The Landaus fight, loud and hard, but
they are frank about it. "We don’t bottle things up inside us,"
says Landau. "We can live and work together and like it."
And if there is any uncommon jealousy or outsized ego operating in
their marriage, it is well hidden. Even the fact that his wife has won
two Emmys is related with delight by Landau, who is by far the better
actor and who has won none. The first Emmy Miss Bain won, Landau said,
she accepted with the remark, "Cinnamon just lost her cool.

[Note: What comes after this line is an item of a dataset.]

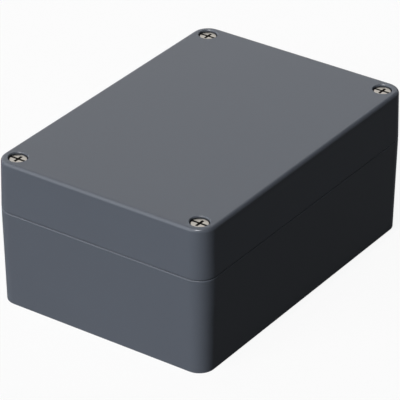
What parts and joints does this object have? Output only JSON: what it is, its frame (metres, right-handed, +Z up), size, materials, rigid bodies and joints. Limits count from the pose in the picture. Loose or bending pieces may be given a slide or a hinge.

"I just saw a tape of the Emmy show
the other day," said Landau. "It was fantastic. I had
already lost to Bill Cosby and I knew it, but it was between Barbara
and Barbara Stanwyck, and we had no idea who’d won. Peter Falk got
up to give the award and said, 'And the winner is Barbara' – it
seemed like hours before he said – 'Bain.' And there I was, lifting
her out of her seat and shouting 'You did it, Babe.' Talk about
uncool!"
"You know," said Miss Bain,
"we have a kind of shorthand between us, and working together is
very exciting."
"When we started the show,"
said Landau, "we told CBS not to make a point of our being
married. The people we were playing on the show weren’t married and
we didn’t want to make a big thing of it. But everyone seems to
think there’s something marvelous about people like us who are
married and working together."
"I never wanted to separate us,"
said his wife. "But when we met – if I’d closed my eyes and
dreamed how I wanted it to be, it never would have been this
good." Show-business marriages – we know all about them. Well, almost all. A few of them work out very nicely.